▽

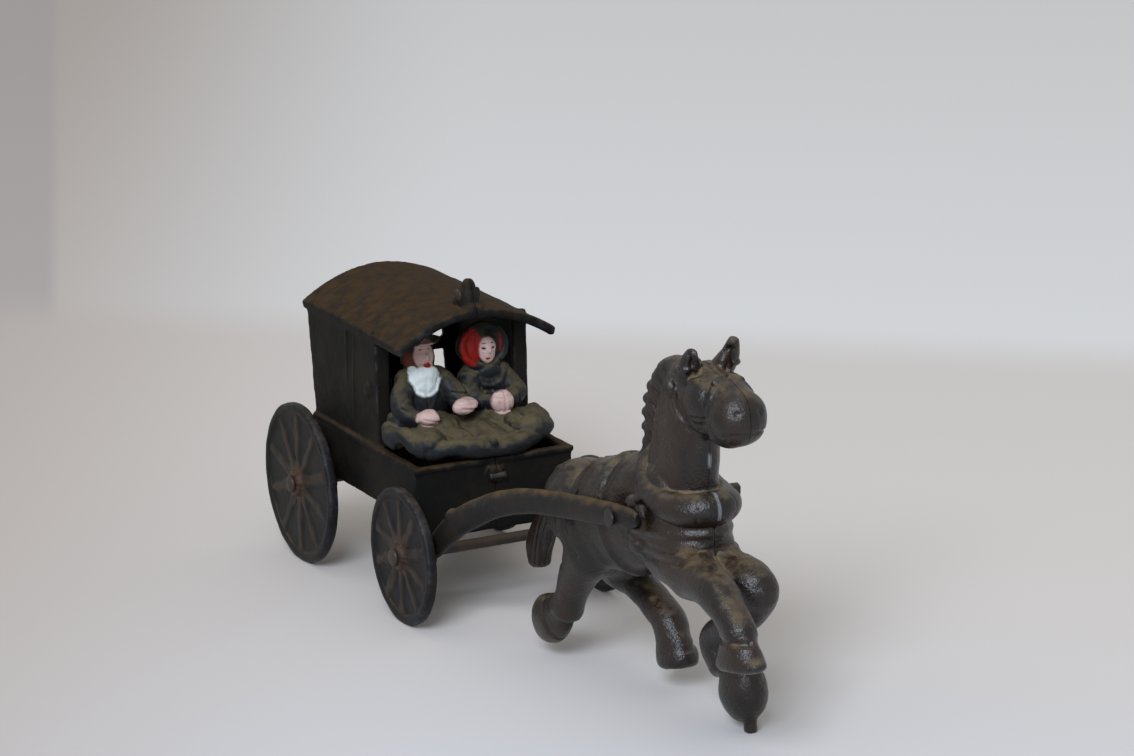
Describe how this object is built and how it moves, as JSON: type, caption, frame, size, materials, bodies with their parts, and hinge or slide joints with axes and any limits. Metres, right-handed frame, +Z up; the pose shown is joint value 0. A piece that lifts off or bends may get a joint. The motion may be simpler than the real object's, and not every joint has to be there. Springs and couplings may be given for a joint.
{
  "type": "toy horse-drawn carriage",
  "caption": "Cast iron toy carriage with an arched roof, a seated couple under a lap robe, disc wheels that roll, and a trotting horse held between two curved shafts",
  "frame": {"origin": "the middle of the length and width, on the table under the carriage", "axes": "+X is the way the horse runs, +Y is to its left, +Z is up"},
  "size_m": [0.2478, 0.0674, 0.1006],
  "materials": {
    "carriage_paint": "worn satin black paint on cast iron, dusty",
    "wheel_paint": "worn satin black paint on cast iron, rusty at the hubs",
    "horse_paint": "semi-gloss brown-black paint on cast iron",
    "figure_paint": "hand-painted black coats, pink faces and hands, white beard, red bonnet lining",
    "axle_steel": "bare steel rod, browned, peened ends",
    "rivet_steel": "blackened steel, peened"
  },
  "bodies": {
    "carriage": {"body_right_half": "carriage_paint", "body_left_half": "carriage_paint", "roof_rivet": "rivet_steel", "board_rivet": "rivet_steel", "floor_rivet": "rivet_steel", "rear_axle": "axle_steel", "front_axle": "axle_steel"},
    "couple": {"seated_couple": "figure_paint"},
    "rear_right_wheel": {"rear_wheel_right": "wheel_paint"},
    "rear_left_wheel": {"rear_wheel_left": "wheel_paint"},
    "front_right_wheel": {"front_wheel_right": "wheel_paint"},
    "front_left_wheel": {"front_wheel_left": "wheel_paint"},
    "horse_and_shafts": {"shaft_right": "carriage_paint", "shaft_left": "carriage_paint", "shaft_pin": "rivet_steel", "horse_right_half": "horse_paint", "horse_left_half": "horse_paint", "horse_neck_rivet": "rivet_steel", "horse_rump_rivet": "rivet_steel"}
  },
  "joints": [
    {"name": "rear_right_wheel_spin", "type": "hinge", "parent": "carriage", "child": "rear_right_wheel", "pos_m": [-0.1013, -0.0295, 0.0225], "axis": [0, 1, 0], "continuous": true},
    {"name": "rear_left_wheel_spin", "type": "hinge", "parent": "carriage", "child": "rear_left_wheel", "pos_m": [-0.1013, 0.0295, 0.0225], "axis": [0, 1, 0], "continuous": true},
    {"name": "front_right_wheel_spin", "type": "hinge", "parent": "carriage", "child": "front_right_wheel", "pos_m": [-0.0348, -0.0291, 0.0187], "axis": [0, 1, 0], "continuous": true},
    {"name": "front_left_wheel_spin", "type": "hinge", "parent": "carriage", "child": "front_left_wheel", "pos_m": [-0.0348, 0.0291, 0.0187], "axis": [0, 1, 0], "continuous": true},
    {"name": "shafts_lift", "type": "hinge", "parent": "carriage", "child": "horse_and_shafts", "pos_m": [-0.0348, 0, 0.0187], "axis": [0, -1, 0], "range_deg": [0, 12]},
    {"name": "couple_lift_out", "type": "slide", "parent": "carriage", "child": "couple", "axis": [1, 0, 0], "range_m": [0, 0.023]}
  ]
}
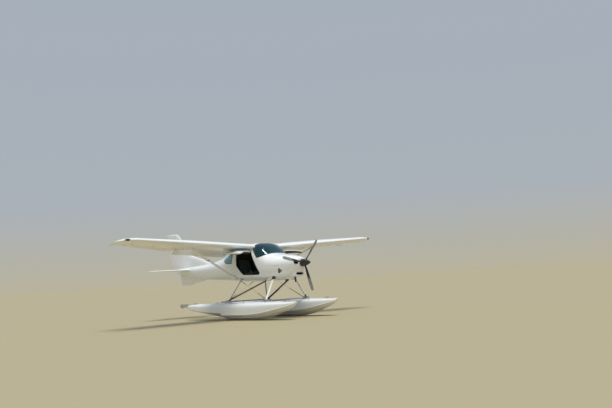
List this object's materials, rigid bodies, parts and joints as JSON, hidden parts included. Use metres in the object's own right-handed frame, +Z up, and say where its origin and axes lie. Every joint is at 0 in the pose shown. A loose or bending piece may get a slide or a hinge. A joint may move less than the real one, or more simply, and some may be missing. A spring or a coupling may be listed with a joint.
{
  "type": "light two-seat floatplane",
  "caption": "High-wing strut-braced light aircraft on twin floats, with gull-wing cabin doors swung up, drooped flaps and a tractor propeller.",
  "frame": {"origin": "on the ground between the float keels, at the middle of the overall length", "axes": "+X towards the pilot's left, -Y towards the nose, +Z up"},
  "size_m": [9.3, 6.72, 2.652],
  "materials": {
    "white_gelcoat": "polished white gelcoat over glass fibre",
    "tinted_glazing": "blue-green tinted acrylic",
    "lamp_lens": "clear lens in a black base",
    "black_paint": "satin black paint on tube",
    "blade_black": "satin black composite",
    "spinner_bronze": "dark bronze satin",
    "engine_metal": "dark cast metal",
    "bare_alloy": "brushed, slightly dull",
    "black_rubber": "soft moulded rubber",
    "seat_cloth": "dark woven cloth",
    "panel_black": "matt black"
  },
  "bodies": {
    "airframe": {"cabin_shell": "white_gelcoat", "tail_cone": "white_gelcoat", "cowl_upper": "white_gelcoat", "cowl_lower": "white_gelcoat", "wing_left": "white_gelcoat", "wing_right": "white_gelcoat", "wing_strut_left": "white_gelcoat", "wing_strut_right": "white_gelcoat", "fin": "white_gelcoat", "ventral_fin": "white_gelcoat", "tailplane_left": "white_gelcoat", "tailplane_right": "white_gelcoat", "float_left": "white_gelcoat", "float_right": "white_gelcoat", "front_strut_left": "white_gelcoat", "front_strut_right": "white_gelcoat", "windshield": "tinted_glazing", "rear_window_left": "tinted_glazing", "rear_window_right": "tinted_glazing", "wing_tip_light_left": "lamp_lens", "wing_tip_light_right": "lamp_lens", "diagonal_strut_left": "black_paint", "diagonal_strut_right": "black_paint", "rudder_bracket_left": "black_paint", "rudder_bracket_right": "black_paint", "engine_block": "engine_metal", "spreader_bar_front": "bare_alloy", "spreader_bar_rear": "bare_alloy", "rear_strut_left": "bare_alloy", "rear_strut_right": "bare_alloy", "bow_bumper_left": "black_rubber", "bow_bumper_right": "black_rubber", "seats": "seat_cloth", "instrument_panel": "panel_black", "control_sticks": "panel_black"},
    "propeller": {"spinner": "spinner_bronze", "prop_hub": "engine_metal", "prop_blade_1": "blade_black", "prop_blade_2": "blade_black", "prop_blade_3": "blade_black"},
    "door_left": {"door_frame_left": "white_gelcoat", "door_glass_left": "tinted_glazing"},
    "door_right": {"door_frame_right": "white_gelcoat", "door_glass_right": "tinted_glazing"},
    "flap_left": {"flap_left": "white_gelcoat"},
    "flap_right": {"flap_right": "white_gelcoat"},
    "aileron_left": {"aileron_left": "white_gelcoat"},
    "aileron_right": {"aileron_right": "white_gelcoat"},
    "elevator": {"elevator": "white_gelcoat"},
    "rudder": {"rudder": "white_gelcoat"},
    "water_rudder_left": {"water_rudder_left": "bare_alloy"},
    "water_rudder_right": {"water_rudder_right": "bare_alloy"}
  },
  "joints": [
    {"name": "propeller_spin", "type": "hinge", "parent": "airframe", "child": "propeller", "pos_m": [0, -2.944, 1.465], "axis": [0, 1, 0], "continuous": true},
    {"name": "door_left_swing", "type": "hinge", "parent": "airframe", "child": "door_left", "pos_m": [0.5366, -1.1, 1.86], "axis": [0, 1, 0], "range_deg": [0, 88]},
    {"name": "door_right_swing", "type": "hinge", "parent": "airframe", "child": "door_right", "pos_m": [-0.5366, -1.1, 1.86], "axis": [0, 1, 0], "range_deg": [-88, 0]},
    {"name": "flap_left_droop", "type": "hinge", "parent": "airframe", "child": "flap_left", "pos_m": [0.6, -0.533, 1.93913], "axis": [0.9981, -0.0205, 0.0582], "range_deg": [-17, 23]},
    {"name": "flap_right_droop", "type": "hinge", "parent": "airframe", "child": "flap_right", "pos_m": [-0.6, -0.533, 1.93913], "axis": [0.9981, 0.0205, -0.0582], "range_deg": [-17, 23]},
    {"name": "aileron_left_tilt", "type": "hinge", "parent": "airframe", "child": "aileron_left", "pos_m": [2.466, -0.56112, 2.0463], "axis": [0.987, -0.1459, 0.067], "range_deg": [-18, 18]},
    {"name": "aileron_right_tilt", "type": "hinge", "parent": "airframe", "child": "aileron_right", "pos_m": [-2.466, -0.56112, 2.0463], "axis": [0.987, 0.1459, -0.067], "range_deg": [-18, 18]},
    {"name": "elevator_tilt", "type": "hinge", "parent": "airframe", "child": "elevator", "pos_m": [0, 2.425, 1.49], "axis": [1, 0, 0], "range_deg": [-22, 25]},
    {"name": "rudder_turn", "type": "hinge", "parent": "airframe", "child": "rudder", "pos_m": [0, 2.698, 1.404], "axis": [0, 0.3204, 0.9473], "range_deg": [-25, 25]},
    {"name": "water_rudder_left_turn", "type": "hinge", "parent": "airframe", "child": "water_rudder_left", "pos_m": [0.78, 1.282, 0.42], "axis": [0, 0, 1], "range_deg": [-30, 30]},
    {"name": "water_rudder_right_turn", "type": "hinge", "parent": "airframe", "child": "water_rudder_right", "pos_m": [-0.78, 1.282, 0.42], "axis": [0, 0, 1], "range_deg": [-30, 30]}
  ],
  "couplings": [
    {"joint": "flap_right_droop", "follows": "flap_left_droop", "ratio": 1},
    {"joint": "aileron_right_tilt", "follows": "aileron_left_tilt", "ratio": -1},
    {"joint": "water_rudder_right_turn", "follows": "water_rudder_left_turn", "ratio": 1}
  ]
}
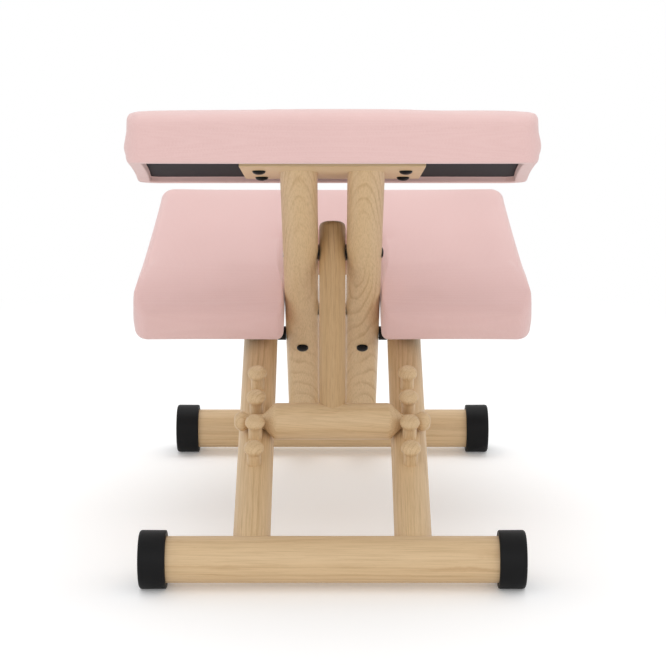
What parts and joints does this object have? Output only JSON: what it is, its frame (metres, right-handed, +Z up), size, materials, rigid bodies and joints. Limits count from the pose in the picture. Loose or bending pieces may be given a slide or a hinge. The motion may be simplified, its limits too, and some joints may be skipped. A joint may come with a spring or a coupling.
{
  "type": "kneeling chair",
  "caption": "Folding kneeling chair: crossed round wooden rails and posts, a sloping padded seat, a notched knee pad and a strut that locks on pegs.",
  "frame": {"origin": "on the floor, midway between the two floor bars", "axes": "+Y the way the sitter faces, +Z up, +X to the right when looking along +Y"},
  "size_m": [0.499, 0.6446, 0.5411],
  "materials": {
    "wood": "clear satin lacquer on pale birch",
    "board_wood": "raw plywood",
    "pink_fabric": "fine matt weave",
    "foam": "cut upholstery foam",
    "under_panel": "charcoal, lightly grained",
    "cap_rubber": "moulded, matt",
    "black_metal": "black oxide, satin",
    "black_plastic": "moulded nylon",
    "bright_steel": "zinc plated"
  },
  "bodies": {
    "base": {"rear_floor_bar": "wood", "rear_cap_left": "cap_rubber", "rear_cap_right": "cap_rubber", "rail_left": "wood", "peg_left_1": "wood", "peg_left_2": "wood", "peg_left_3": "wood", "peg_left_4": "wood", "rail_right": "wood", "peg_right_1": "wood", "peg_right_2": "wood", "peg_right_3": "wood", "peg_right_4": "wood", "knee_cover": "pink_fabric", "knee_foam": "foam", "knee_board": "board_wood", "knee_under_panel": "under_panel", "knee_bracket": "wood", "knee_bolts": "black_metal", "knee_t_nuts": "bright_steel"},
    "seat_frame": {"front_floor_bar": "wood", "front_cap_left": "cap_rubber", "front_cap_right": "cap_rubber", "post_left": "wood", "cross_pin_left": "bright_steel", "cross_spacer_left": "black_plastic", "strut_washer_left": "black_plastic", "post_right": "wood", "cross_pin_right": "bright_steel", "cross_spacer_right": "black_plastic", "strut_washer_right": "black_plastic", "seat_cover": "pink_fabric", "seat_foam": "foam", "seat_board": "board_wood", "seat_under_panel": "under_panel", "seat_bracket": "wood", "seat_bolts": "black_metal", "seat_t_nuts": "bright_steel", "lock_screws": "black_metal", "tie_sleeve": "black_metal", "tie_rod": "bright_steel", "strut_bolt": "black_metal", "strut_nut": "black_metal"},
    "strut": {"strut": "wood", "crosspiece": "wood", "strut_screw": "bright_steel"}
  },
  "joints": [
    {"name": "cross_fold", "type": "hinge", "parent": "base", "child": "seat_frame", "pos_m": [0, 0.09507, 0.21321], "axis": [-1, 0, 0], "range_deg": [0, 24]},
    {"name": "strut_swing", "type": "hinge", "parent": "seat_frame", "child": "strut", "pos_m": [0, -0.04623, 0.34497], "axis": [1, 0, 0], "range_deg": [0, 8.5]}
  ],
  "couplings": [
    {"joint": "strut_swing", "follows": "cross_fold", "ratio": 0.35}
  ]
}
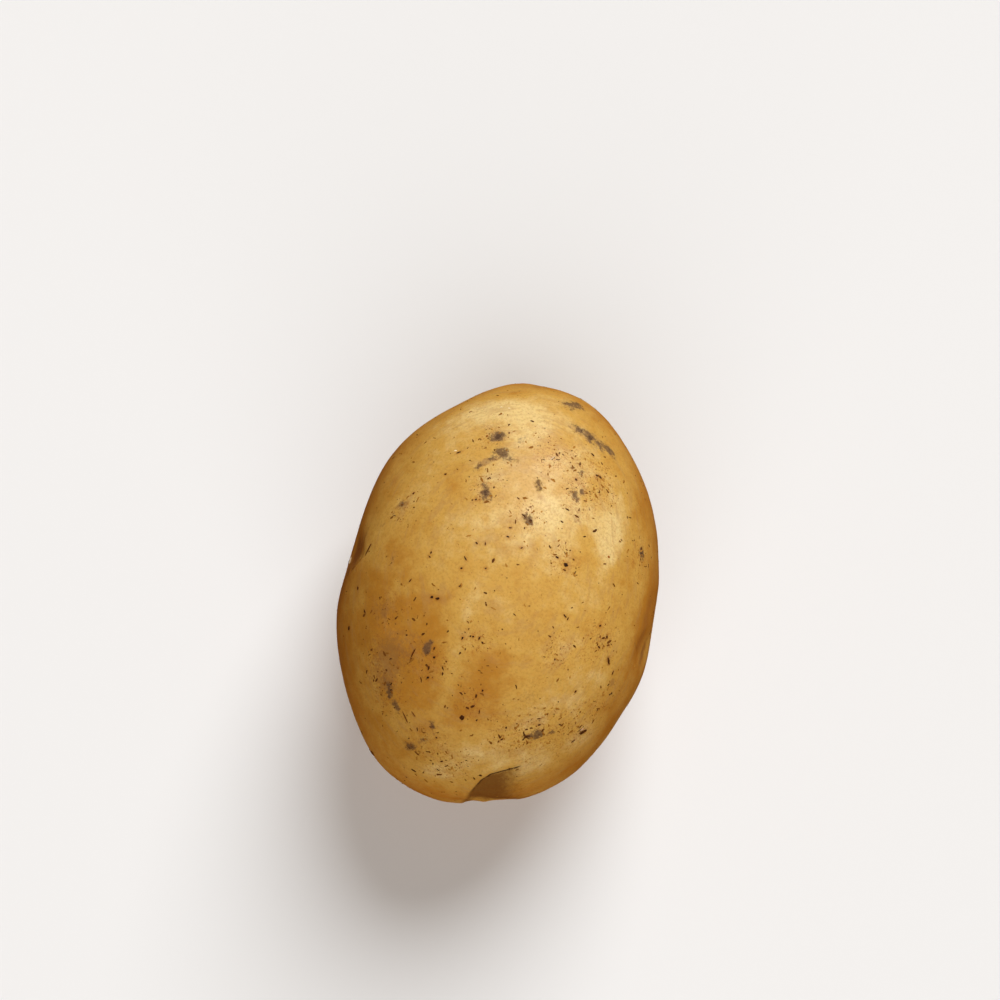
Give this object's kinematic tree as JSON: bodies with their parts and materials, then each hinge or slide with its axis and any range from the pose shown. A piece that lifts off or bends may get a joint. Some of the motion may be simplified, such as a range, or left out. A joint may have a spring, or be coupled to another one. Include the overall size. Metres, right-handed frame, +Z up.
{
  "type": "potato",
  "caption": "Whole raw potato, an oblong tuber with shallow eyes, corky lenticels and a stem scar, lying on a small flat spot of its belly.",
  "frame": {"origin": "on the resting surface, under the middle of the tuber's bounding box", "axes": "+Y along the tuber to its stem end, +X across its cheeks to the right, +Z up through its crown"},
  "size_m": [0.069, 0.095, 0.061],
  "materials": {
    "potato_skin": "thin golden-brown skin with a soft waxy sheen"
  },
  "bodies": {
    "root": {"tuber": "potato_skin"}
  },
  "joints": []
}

△

Problem requirements: Select, from the listing, all lines that include the word "slide".

Written solution:
Describe how this object is built and how it moves, as JSON: type, caption, frame, size, materials, bodies with their parts, and hinge or slide joints with axes and any limits. Metres, right-handed frame, +Z up; the pose shown is joint value 0. A piece that lifts off or bends may get a joint. The motion may be simpler than the real object's, and not every joint has to be there. Springs and couplings may be given for a joint.
    {"name": "couple_lift_out", "type": "slide", "parent": "carriage", "child": "couple", "axis": [1, 0, 0], "range_m": [0, 0.023]}
List this object's materials, rigid bodies, parts and joints as JSON, hidden parts included. Use metres in the object's own right-handed frame, +Z up, and say where its origin and axes lie. Every joint is at 0 in the pose shown. A loose or bending piece may get a slide or a hinge. A joint may move less than the real one, or more simply, and some may be missing. A spring or a coupling may be listed with a joint.
What parts and joints does this object have? Output only JSON: what it is, its frame (metres, right-handed, +Z up), size, materials, rigid bodies and joints. Limits count from the pose in the picture. Loose or bending pieces may be given a slide or a hinge. The motion may be simplified, its limits too, and some joints may be skipped. A joint may come with a spring or a coupling.
Give this object's kinematic tree as JSON: bodies with their parts and materials, then each hinge or slide with its axis and any range from the pose shown. A piece that lifts off or bends may get a joint. Some of the motion may be simplified, such as a range, or left out. A joint may have a spring, or be coupled to another one. Include the overall size. Metres, right-handed frame, +Z up.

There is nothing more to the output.